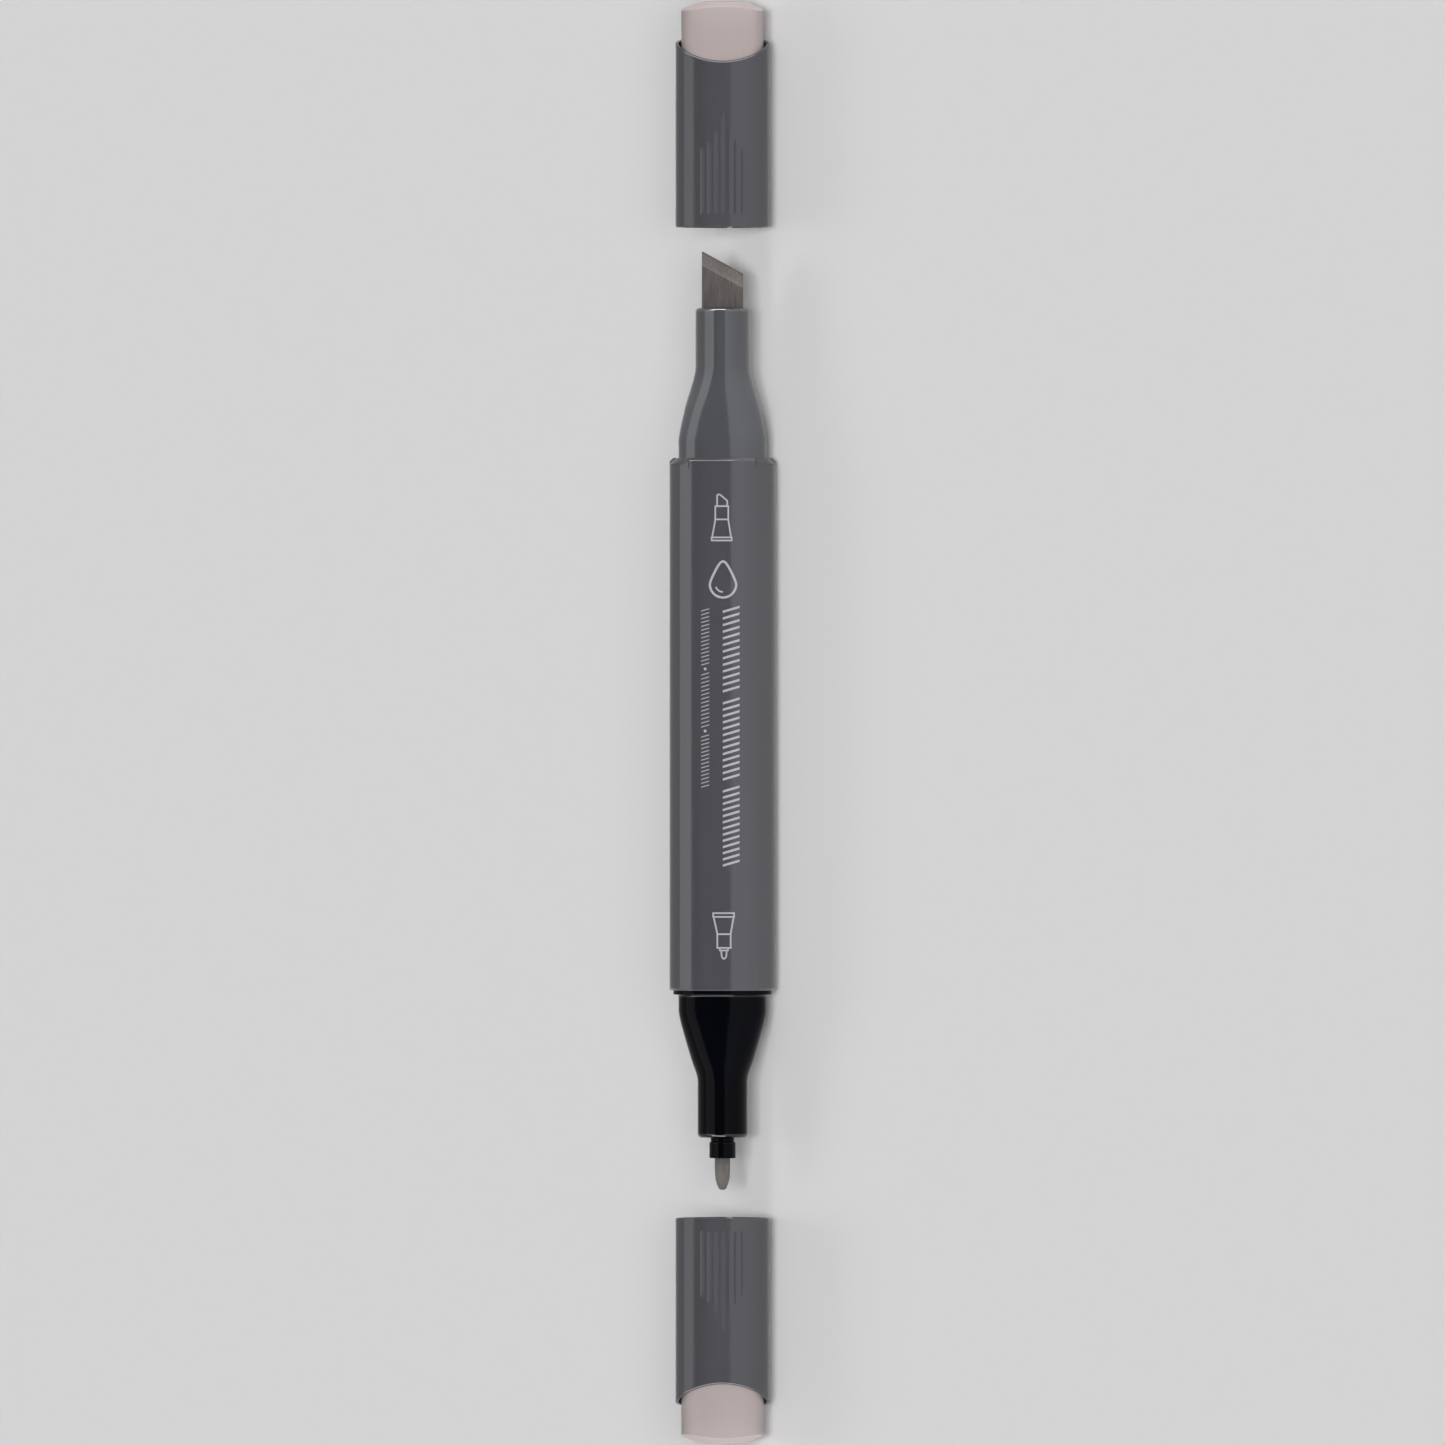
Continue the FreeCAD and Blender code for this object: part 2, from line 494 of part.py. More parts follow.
# --------------------------------------------------------------------- caps
def cap(name, sign, seal_bore):
    """One cap: printed shell, colour plug and inner seal, along sign * Y."""
    up = sign > 0
    mouth = D("cap_mouth")

    def y(distance):
        return sign * (mouth + distance)

    tube = new_body(name + "_tube")
    s = triangle_sketch(tube, name + "_outline", y(0), D("shell_half_width"), D("shell_corner"))
    extrude(tube, "Pad", name + "_blank", s, D("cap_length"), up)
    s = triangle_sketch(tube, name + "_inside", y(0), D("shell_half_width") - D("shell_wall"),
                        D("shell_corner") - D("shell_wall"))
    extrude(tube, "Pocket", name + "_hollow", s, D("cap_length"), up)

    # grip ribs, longest in the middle, on each of the three faces
    hw, rc = D("shell_half_width").value, D("shell_corner").value
    rho, face, back = section(hw, rc)
    ribs = []
    for f in (30, 150, 270):
        n = V(math.cos(math.radians(f)), 0, math.sin(math.radians(f)))
        u = V(n.z, 0, -n.x)
        for k in range(-3, 4):
            end = D(("rib_long", "rib_mid", "rib_short", "rib_outer")[abs(k)])
            rib = doc.addObject("Part::Box", "%s_rib_%d_%d" % (name, f, k + 3))
            offset = k * D("rib_pitch").value
            surface = -back + math.sqrt(face ** 2 - offset ** 2)
            rib.Length = D("rib_width").value
            rib.setExpression("Length", D("rib_width").text)
            rib.Width = (end - D("rib_start")).value
            rib.setExpression("Width", (end - D("rib_start")).text)
            depth = 0.2
            rib.Height = depth + D("rib_height").value
            rib.setExpression("Height", (D("rib_height") + depth).text)
            low = y(D("rib_start")).value if up else y(end).value
            corner = V(0, low, AXIS_HEIGHT.value) + u * (offset - D("rib_width").value / 2) + n * (surface - depth)
            rib.Placement = FreeCAD.Placement(corner, FreeCAD.Rotation(u, V(0, 1, 0), n, "ZXY"))
            ribs.append(rib)
    ribbed = doc.addObject("Part::MultiFuse", name + "_ribbed")
    ribbed.Shapes = [tube] + ribs
    ribbed.Refine = True

    # the closed end is scooped by a cylinder that leans back from the front face
    front = V(math.cos(math.radians(30)), 0, math.sin(math.radians(30)))
    reach = hw * 0.7489182 + rc * 0.2510818
    run = (V(0, sign * D("scoop_slope").value, 0) - front)
    run.normalize()
    lift = D("scoop_radius").value * math.sqrt(1 + D("scoop_slope").value ** 2)
    on_front = V(0, y(D("scoop_low")).value + sign * lift, AXIS_HEIGHT.value) + front * reach
    scoop = doc.addObject("Part::Cylinder", name + "_scoop")
    scoop.Radius = D("scoop_radius").value
    scoop.setExpression("Radius", D("scoop_radius").text)
    scoop.Height = 60
    scoop.Placement = FreeCAD.Placement(on_front - run * 30, FreeCAD.Rotation(V(0, 0, 1), run))
    shell = doc.addObject("Part::Cut", name + "_shell")
    shell.Base = ribbed
    shell.Tool = scoop
    shell.Label = name + "_shell"

    # colour plug: wide skirt gripped by the shell, narrower end that shows
    blank = new_body(name + "_plug_blank")
    s = triangle_sketch(blank, name + "_plug_skirt_outline", y(D("plug_skirt_start")),
                        D("shell_half_width") - D("shell_wall"), D("shell_corner") - D("shell_wall"))
    extrude(blank, "Pad", name + "_plug_skirt", s, D("plug_skirt_end") - D("plug_skirt_start"), up)
    s = triangle_sketch(blank, name + "_plug_end_outline", y(D("plug_skirt_end")), D("plug_half_width"),
                        D("plug_corner"))
    extrude(blank, "Pad", name + "_plug_end", s, D("cap_length") - D("plug_skirt_end"), up)
    s = circle_sketch(blank, name + "_plug_bore_outline", y(D("plug_skirt_start")), D("seal_radius"))
    extrude(blank, "Pocket", name + "_plug_bore", s,
            D("cap_length") - D("plug_wall") - D("plug_skirt_start"), up)
    rim = 8.0
    dome = profile_body(name + "_plug_dome", [
        (y(D("plug_skirt_start") - 1), 0), (y(D("plug_skirt_start") - 1), rim),
        (y(D("cap_length") - D("plug_slope") * (rim - D("plug_flat"))), rim),
        (y(D("cap_length")), D("plug_flat")), (y(D("cap_length")), 0)])
    plug = doc.addObject("Part::MultiCommon", name + "_plug")
    plug.Shapes = [blank, dome]
    plug.Label = name + "_plug"

    # inner seal: a round cup pressed into the plug, with a sealing band
    lead = 0.5
    seal = profile_body(name + "_inner_seal", [
        (y(D("seal_start")), seal_bore + lead * 0.6), (y(D("seal_start")), D("seal_radius")),
        (y(D("cap_length") - D("plug_wall")), D("seal_radius")), (y(D("cap_length") - D("plug_wall")), 0),
        (y(D("seal_floor")), 0), (y(D("seal_floor")), D("seal_relief")),
        (y(D("seal_start") + D("seal_lip_length") + 0.4), D("seal_relief")),
        (y(D("seal_start") + D("seal_lip_length")), seal_bore), (y(D("seal_start") + lead), seal_bore)])
    return shell, plug, seal


chisel_cap = cap("chisel_cap", 1, D("chisel_seal_bore"))
bullet_cap = cap("bullet_cap", -1, D("bullet_seal_bore"))

doc.recompute()

NODES = [barrel, chisel_neck, bullet_neck, core, film, chisel_nib, bullet_nib, collar, *chisel_cap, *bullet_cap]
for o in doc.Objects:
    for state in ("Invalid", "Error"):
        if state in o.State:
            raise RuntimeError("%s is %s" % (o.Label, state))
os.makedirs("parts", exist_ok=True)
for o in NODES:
    shape = o.Shape
    if shape.isNull() or not shape.isValid() or not shape.Solids:
        raise RuntimeError("%s has no valid shape" % o.Label)
    box = shape.optimalBoundingBox(False)
    print("%-22s solids %d  volume %9.2f mm3  X %.3f %.3f  Y %.3f %.3f  Z %.3f %.3f" % (
        o.Label, len(shape.Solids), shape.Volume, box.XMin, box.XMax, box.YMin, box.YMax, box.ZMin, box.ZMax))
for o in NODES:
    o.Shape.exportStep(os.path.join("parts", o.Label + ".step"))
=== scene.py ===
import json
import math

import bmesh
import bpy
import numpy as np
from mathutils import Matrix, Vector, noise

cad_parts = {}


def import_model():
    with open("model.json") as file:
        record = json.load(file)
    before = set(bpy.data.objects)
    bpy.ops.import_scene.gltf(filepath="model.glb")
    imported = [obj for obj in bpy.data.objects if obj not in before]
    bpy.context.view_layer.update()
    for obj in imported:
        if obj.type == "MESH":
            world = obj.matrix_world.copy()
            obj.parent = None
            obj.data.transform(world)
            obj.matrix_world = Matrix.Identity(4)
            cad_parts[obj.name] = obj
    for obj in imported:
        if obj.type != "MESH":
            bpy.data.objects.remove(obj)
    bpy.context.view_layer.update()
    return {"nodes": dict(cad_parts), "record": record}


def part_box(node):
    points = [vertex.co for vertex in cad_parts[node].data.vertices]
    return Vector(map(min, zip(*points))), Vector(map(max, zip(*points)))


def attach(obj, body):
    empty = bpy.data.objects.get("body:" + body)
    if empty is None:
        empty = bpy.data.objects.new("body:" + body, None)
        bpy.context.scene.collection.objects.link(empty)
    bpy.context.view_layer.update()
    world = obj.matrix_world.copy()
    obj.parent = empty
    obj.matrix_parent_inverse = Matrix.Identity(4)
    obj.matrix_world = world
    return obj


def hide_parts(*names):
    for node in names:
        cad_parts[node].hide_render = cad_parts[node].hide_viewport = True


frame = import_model()
scene = bpy.context.scene
scene.view_settings.view_transform = "Standard"
scene.view_settings.look = "None"
scene.view_settings.exposure = 0.0
scene.view_settings.gamma = 1.0

MM = 0.001

# ------------------------------------------------------------------ the frame
mounts = {m["name"]: m for m in frame["record"]["mounts"]}
AXIS_Z = mounts["chisel_cap_end"]["pos_m"][2] / MM
END_Y = mounts["chisel_cap_end"]["pos_m"][1] / MM


def span(node):
    lo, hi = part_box(node)
    return lo.y / MM, hi.y / MM


BARREL_LO, BARREL_HI = span("barrel")
CHISEL_LIP = span("chisel_neck")[1]
BULLET_LIP = span("bullet_neck")[0]
CHISEL_TIP = span("chisel_nib")[1]
BULLET_TIP = span("bullet_nib")[0]
COLLAR_END = span("bullet_nib_collar")[0]
CAP_MOUTH = span("chisel_cap_shell")[0]
CAP_LENGTH = END_Y - CAP_MOUTH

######

TASK GOAL: Set down the lines above as they stand, starting with the first line and ending with the line that contains "return sign * (mouth + distance)".

RIGHT ANSWER:
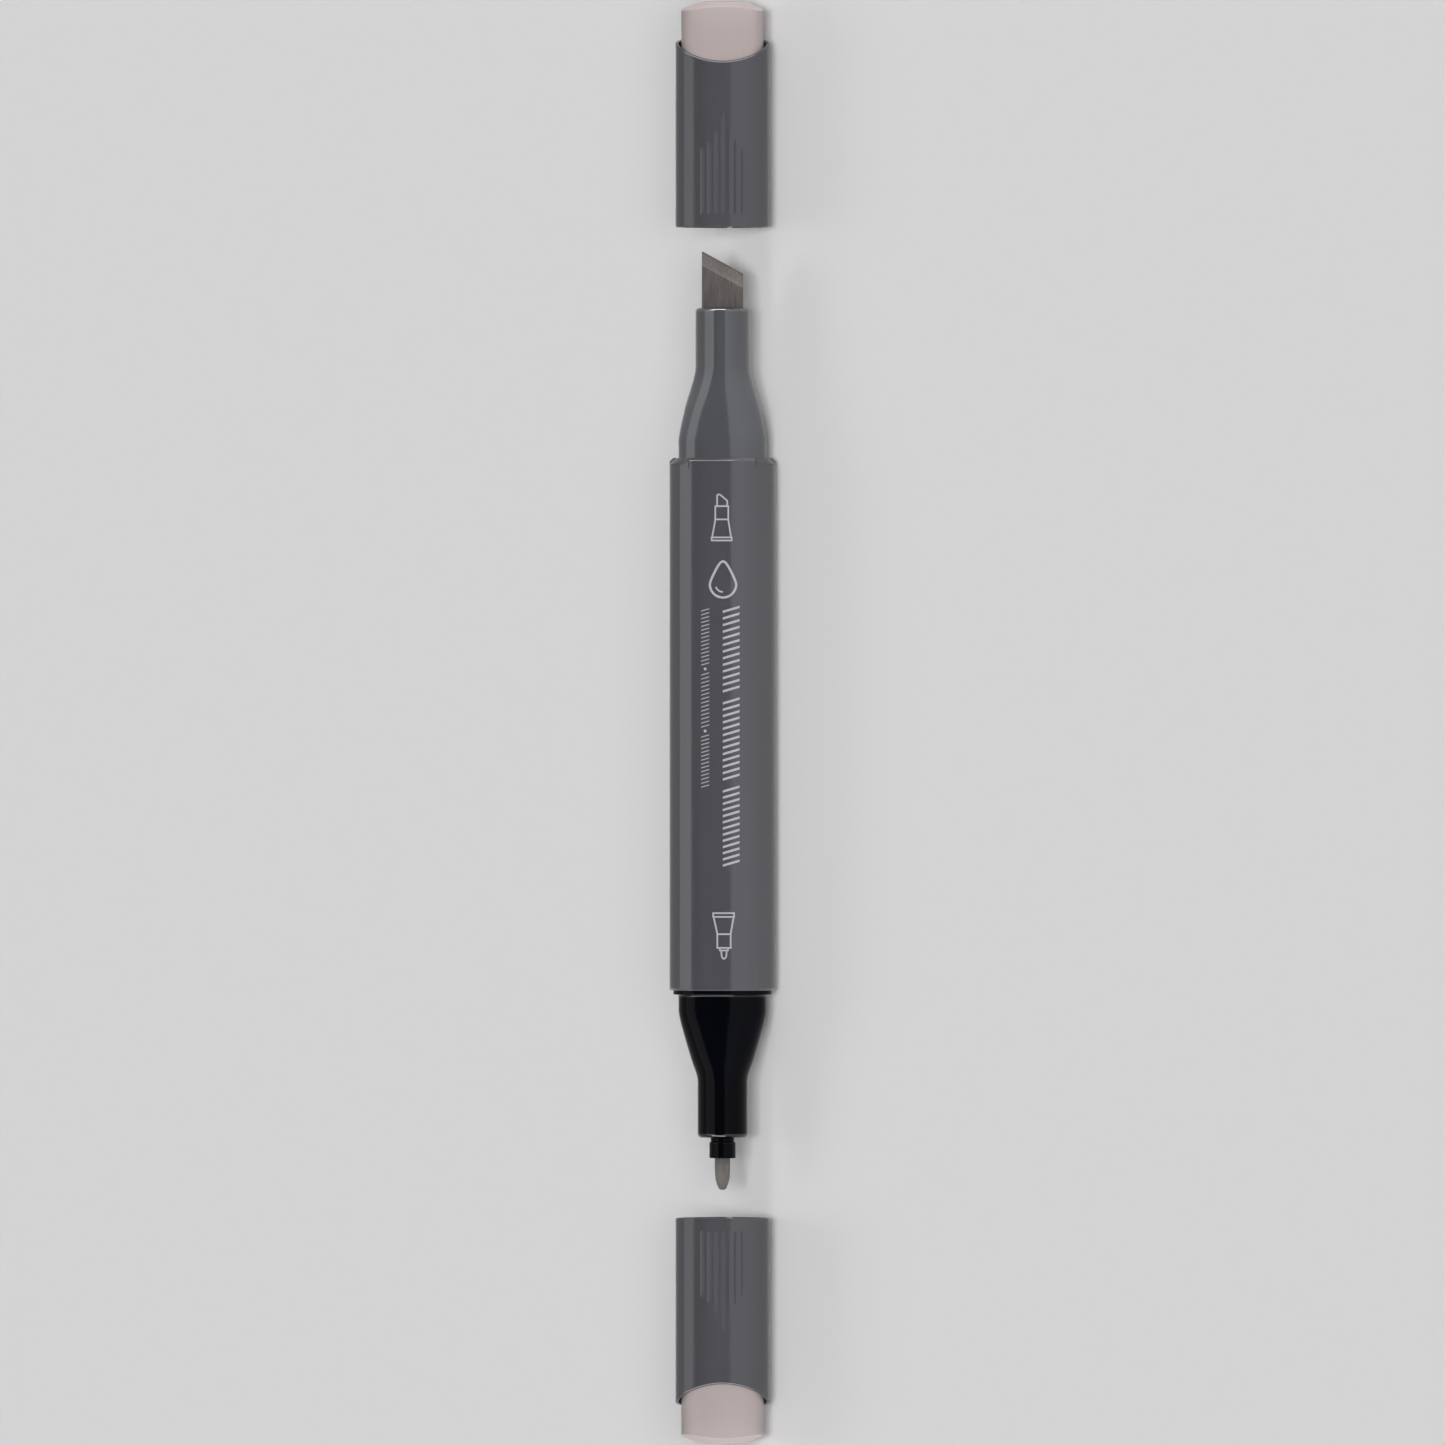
Continue the FreeCAD and Blender code for this object: part 2, from line 494 of part.py. More parts follow.
# --------------------------------------------------------------------- caps
def cap(name, sign, seal_bore):
    """One cap: printed shell, colour plug and inner seal, along sign * Y."""
    up = sign > 0
    mouth = D("cap_mouth")

    def y(distance):
        return sign * (mouth + distance)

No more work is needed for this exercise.